Stored data entries
════
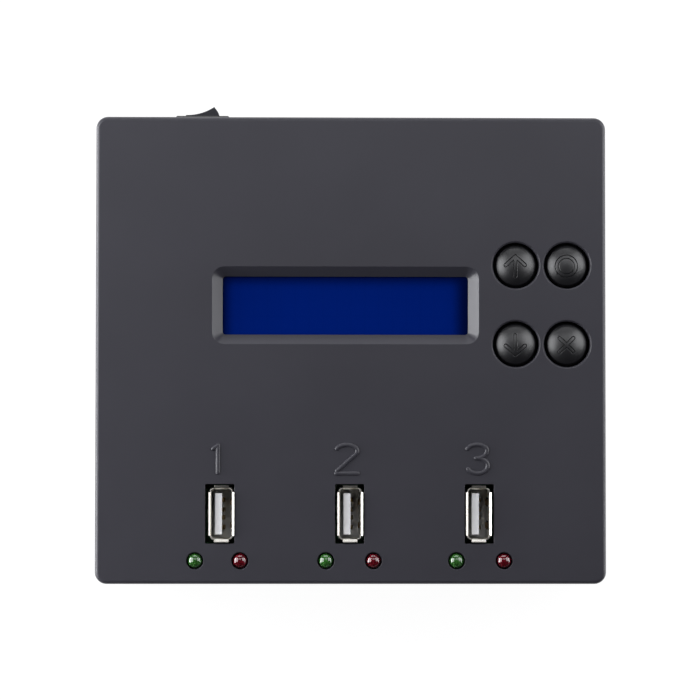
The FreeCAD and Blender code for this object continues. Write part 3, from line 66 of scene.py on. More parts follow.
# Corners closer than this are one corner: in a node, in a new shape, and after a rounding
NODE_MERGE = 2e-6
SHAPE_MERGE = 1e-7
ROUNDED_MERGE = 1e-6

# Angles in degrees: edges that are shaded sharp, edges that a mould rounds, and seams that count as flat
SHARP_ANGLE = 32.0
ROUNDED_SHARP_ANGLE = 40.0
MOULD_EDGE_ANGLE = 29.0
FLAT_ANGLE = 0.5

# The places of the sockets of a colour mix, whose names repeat
MIX_SHARE, MIX_FIRST, MIX_SECOND, MIX_RESULT = 0, 6, 7, 2


class Side(Enum):
    """The left or the right side of the object."""

    LEFT = -1
    RIGHT = 1


# Small tools for node trees


class Shader:
    """A material under construction, with its node tree and its main surface shader."""

    def __init__(self, name: str) -> None:
        """Starts a material.

        Args:
            name: The name of the material.
        """
        self.material = bpy.data.materials.new(name)
        self.material.use_nodes = True
        self.nodes = self.material.node_tree.nodes
        self.links = self.material.node_tree.links
        self.surface = self.nodes["Principled BSDF"]
        self.place = self.add("ShaderNodeTexCoord").outputs["Object"]

    def add(self, kind: str, **settings: object) -> bpy.types.Node:
        """Adds a node and sets its properties.

        Args:
            kind: The type name of the node.
            settings: Properties of the node by name.

        Returns:
            The new node.
        """
        node = self.nodes.new(kind)
        for name, value in settings.items():
            setattr(node, name, value)
        return node

    def join(self, source: object, node: bpy.types.Node, socket: str | int) -> bpy.types.Node:
        """Links an output to a node's input, given by name or number, and returns the node."""
        self.links.new(source, node.inputs[socket])
        return node

    def set(self, **values: object) -> None:
        """Sets inputs of the main surface shader by name, with underscores for blanks."""
        for name, value in values.items():
            self.surface.inputs[name.replace("_", " ")].default_value = value

    def stretched_upward(self, share: float) -> object:
        """The object coordinates with their height scaled, which stretches a pattern upward.

        Args:
            share: The factor on the height.

        Returns:
            The output with the scaled place.
        """
        mapping = self.add("ShaderNodeMapping")
        mapping.inputs["Scale"].default_value = (1.0, 1.0, share)
        self.join(self.place, mapping, "Vector")
        return mapping.outputs["Vector"]

    def noise(self, size: float, detail: float = 3.0, place: object | None = None) -> object:
        """Smooth noise.

        Args:
            size: The size of its lumps, in metres.
            detail: How many finer layers it has.
            place: Where it is read, or the object coordinates.

        Returns:
            The output with a value about one half.
        """
        texture = self.add("ShaderNodeTexNoise")
        texture.inputs["Scale"].default_value = 1.0 / size
        texture.inputs["Detail"].default_value = detail
        self.join(place or self.place, texture, "Vector")
        return texture.outputs["Fac"]

    def spread(self, value: object, low: float, high: float) -> object:
        """A noise value spread between two limits.

        Args:
            value: The noise.
            low: What its usual lowest value becomes.
            high: What its usual highest value becomes.

        Returns:
            The output with the spread value.
        """
        ranges = self.add("ShaderNodeMapRange")
        limits = {"From Min": NOISE_LOW, "From Max": NOISE_HIGH, "To Min": low, "To Max": high}
        for name, limit in limits.items():
            ranges.inputs[name].default_value = limit
        self.join(value, ranges, "Value")
        return ranges.outputs["Result"]

    def blend(self, value: object, low: Colour, high: Colour) -> object:
        """A colour between two, by a value from 0 to 1.

        Args:
            value: The output that chooses.
            low: The colour at 0.
            high: The colour at 1.

        Returns:
            The output with the colour.
        """
        ramp = self.add("ShaderNodeValToRGB")
        ramp.color_ramp.elements[0].color = (*low, 1.0)
        ramp.color_ramp.elements[1].color = (*high, 1.0)
        self.join(value, ramp, "Fac")
        return ramp.outputs["Color"]

    def relief(self, height: object, depth: float, under: object | None = None) -> object:
        """A bump of a real depth.

        Args:
            height: The output with the height, from 0 to 1.
            depth: The depth in metres.
            under: A normal that the bump goes on top of.

        Returns:
            The output with the normal.
        """
        bump = self.add("ShaderNodeBump")
        bump.inputs["Distance"].default_value = depth
        self.join(height, bump, "Height")
        if under is not None:
            self.join(under, bump, "Normal")
        return bump.outputs["Normal"]

    def wire(self, socket: str, source: object) -> None:
        """Links an output to the named input of the main surface shader."""
        self.links.new(source, self.surface.inputs[socket])


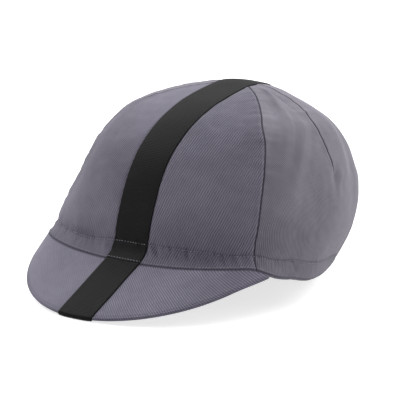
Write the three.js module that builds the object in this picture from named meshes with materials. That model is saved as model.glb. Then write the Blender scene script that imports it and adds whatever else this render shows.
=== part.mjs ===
import * as THREE from 'three';

// Soft cotton cap with a short drooping brim and a woven tape from front to back.
// Sizes are in millimetres. The wearer's left is +X, the front is -Y and up is +Z.
// The cap rests on Z = 0 on the back of its hem and on the front edge of its brim.

// Cloth, tape and clearance
const PANEL_CLOTH = 1.2;
const HEM_CLOTH = 1.0;
const HEM_TURN = 14.5;
const TAPE_CLOTH = 1.0;
const TAPE_WIDTH = 25;
const GAP = 0.3;

// Crown, measured from the ear line, which is Y = 0 until the cap is centred
const HEM_HALF_WIDTH = 83.5;
const HEM_FRONT_REACH = 84.5;
const HEM_REAR_REACH = 83;
const CROWN_HEIGHT = 123.2;
const APEX_SETBACK = 31.5;
const WIDEST_LEAD = 25;

// Brim: it leaves the hem straight forward and droops by an angle that grows towards its corners
const BRIM_LENGTH = 52.5;
const BRIM_THICKNESS = 2.0;
const BRIM_CORNER_ANGLE = 78;
const BRIM_EDGE_POWER = 1.62;
const BRIM_DROOP = 28.6;
const BRIM_CORNER_DROOP = 46;
const BRIM_CORNER_SHARE = 0.97;

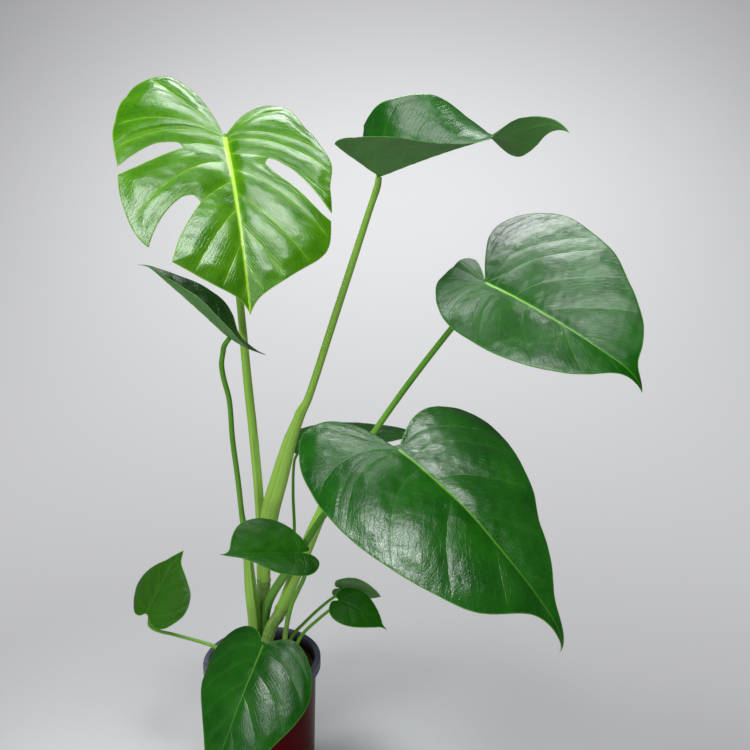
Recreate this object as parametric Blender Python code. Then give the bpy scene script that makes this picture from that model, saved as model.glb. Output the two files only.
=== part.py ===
════
> _Exercise_: Repeat the data precisely, reproducing every entry.

> _Answer to the problem_:
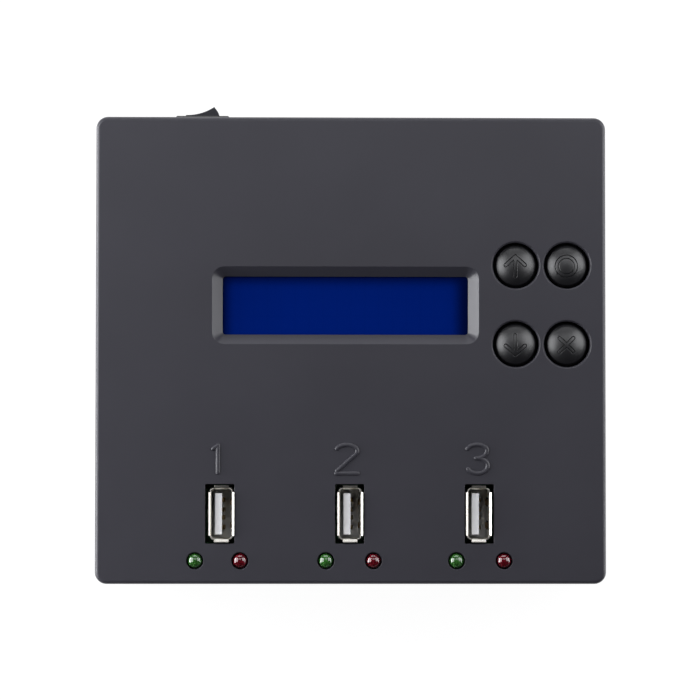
The FreeCAD and Blender code for this object continues. Write part 3, from line 66 of scene.py on. More parts follow.
# Corners closer than this are one corner: in a node, in a new shape, and after a rounding
NODE_MERGE = 2e-6
SHAPE_MERGE = 1e-7
ROUNDED_MERGE = 1e-6

# Angles in degrees: edges that are shaded sharp, edges that a mould rounds, and seams that count as flat
SHARP_ANGLE = 32.0
ROUNDED_SHARP_ANGLE = 40.0
MOULD_EDGE_ANGLE = 29.0
FLAT_ANGLE = 0.5

# The places of the sockets of a colour mix, whose names repeat
MIX_SHARE, MIX_FIRST, MIX_SECOND, MIX_RESULT = 0, 6, 7, 2


class Side(Enum):
    """The left or the right side of the object."""

    LEFT = -1
    RIGHT = 1


# Small tools for node trees


class Shader:
    """A material under construction, with its node tree and its main surface shader."""

    def __init__(self, name: str) -> None:
        """Starts a material.

        Args:
            name: The name of the material.
        """
        self.material = bpy.data.materials.new(name)
        self.material.use_nodes = True
        self.nodes = self.material.node_tree.nodes
        self.links = self.material.node_tree.links
        self.surface = self.nodes["Principled BSDF"]
        self.place = self.add("ShaderNodeTexCoord").outputs["Object"]

    def add(self, kind: str, **settings: object) -> bpy.types.Node:
        """Adds a node and sets its properties.

        Args:
            kind: The type name of the node.
            settings: Properties of the node by name.

        Returns:
            The new node.
        """
        node = self.nodes.new(kind)
        for name, value in settings.items():
            setattr(node, name, value)
        return node

    def join(self, source: object, node: bpy.types.Node, socket: str | int) -> bpy.types.Node:
        """Links an output to a node's input, given by name or number, and returns the node."""
        self.links.new(source, node.inputs[socket])
        return node

    def set(self, **values: object) -> None:
        """Sets inputs of the main surface shader by name, with underscores for blanks."""
        for name, value in values.items():
            self.surface.inputs[name.replace("_", " ")].default_value = value

    def stretched_upward(self, share: float) -> object:
        """The object coordinates with their height scaled, which stretches a pattern upward.

        Args:
            share: The factor on the height.

        Returns:
            The output with the scaled place.
        """
        mapping = self.add("ShaderNodeMapping")
        mapping.inputs["Scale"].default_value = (1.0, 1.0, share)
        self.join(self.place, mapping, "Vector")
        return mapping.outputs["Vector"]

    def noise(self, size: float, detail: float = 3.0, place: object | None = None) -> object:
        """Smooth noise.

        Args:
            size: The size of its lumps, in metres.
            detail: How many finer layers it has.
            place: Where it is read, or the object coordinates.

        Returns:
            The output with a value about one half.
        """
        texture = self.add("ShaderNodeTexNoise")
        texture.inputs["Scale"].default_value = 1.0 / size
        texture.inputs["Detail"].default_value = detail
        self.join(place or self.place, texture, "Vector")
        return texture.outputs["Fac"]

    def spread(self, value: object, low: float, high: float) -> object:
        """A noise value spread between two limits.

        Args:
            value: The noise.
            low: What its usual lowest value becomes.
            high: What its usual highest value becomes.

        Returns:
            The output with the spread value.
        """
        ranges = self.add("ShaderNodeMapRange")
        limits = {"From Min": NOISE_LOW, "From Max": NOISE_HIGH, "To Min": low, "To Max": high}
        for name, limit in limits.items():
            ranges.inputs[name].default_value = limit
        self.join(value, ranges, "Value")
        return ranges.outputs["Result"]

    def blend(self, value: object, low: Colour, high: Colour) -> object:
        """A colour between two, by a value from 0 to 1.

        Args:
            value: The output that chooses.
            low: The colour at 0.
            high: The colour at 1.

        Returns:
            The output with the colour.
        """
        ramp = self.add("ShaderNodeValToRGB")
        ramp.color_ramp.elements[0].color = (*low, 1.0)
        ramp.color_ramp.elements[1].color = (*high, 1.0)
        self.join(value, ramp, "Fac")
        return ramp.outputs["Color"]

    def relief(self, height: object, depth: float, under: object | None = None) -> object:
        """A bump of a real depth.

        Args:
            height: The output with the height, from 0 to 1.
            depth: The depth in metres.
            under: A normal that the bump goes on top of.

        Returns:
            The output with the normal.
        """
        bump = self.add("ShaderNodeBump")
        bump.inputs["Distance"].default_value = depth
        self.join(height, bump, "Height")
        if under is not None:
            self.join(under, bump, "Normal")
        return bump.outputs["Normal"]

    def wire(self, socket: str, source: object) -> None:
        """Links an output to the named input of the main surface shader."""
        self.links.new(source, self.surface.inputs[socket])


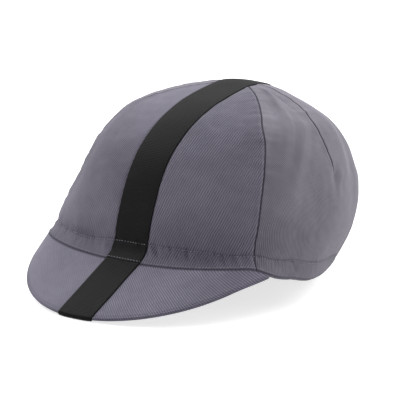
Write the three.js module that builds the object in this picture from named meshes with materials. That model is saved as model.glb. Then write the Blender scene script that imports it and adds whatever else this render shows.
=== part.mjs ===
import * as THREE from 'three';

// Soft cotton cap with a short drooping brim and a woven tape from front to back.
// Sizes are in millimetres. The wearer's left is +X, the front is -Y and up is +Z.
// The cap rests on Z = 0 on the back of its hem and on the front edge of its brim.

// Cloth, tape and clearance
const PANEL_CLOTH = 1.2;
const HEM_CLOTH = 1.0;
const HEM_TURN = 14.5;
const TAPE_CLOTH = 1.0;
const TAPE_WIDTH = 25;
const GAP = 0.3;

// Crown, measured from the ear line, which is Y = 0 until the cap is centred
const HEM_HALF_WIDTH = 83.5;
const HEM_FRONT_REACH = 84.5;
const HEM_REAR_REACH = 83;
const CROWN_HEIGHT = 123.2;
const APEX_SETBACK = 31.5;
const WIDEST_LEAD = 25;

// Brim: it leaves the hem straight forward and droops by an angle that grows towards its corners
const BRIM_LENGTH = 52.5;
const BRIM_THICKNESS = 2.0;
const BRIM_CORNER_ANGLE = 78;
const BRIM_EDGE_POWER = 1.62;
const BRIM_DROOP = 28.6;
const BRIM_CORNER_DROOP = 46;
const BRIM_CORNER_SHARE = 0.97;

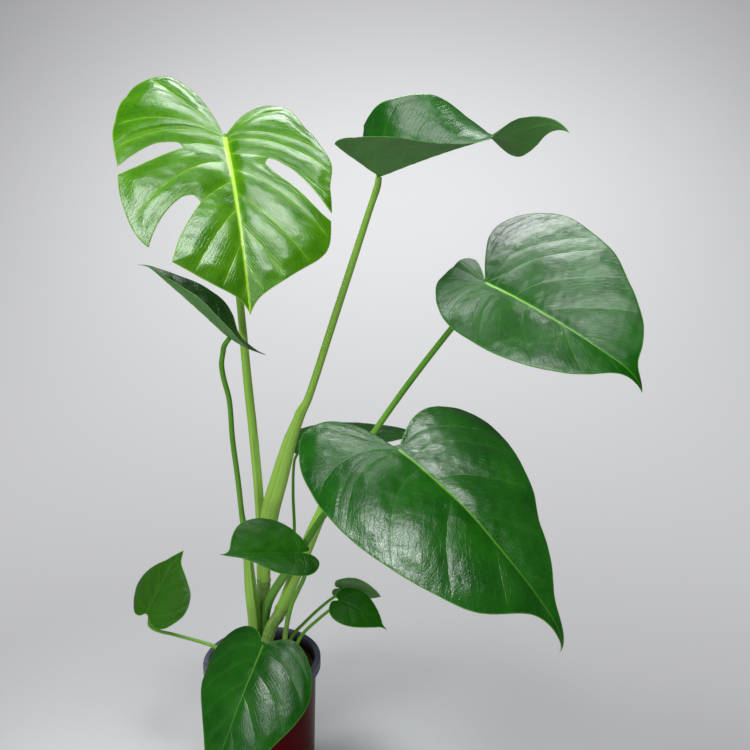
Recreate this object as parametric Blender Python code. Then give the bpy scene script that makes this picture from that model, saved as model.glb. Output the two files only.
=== part.py ===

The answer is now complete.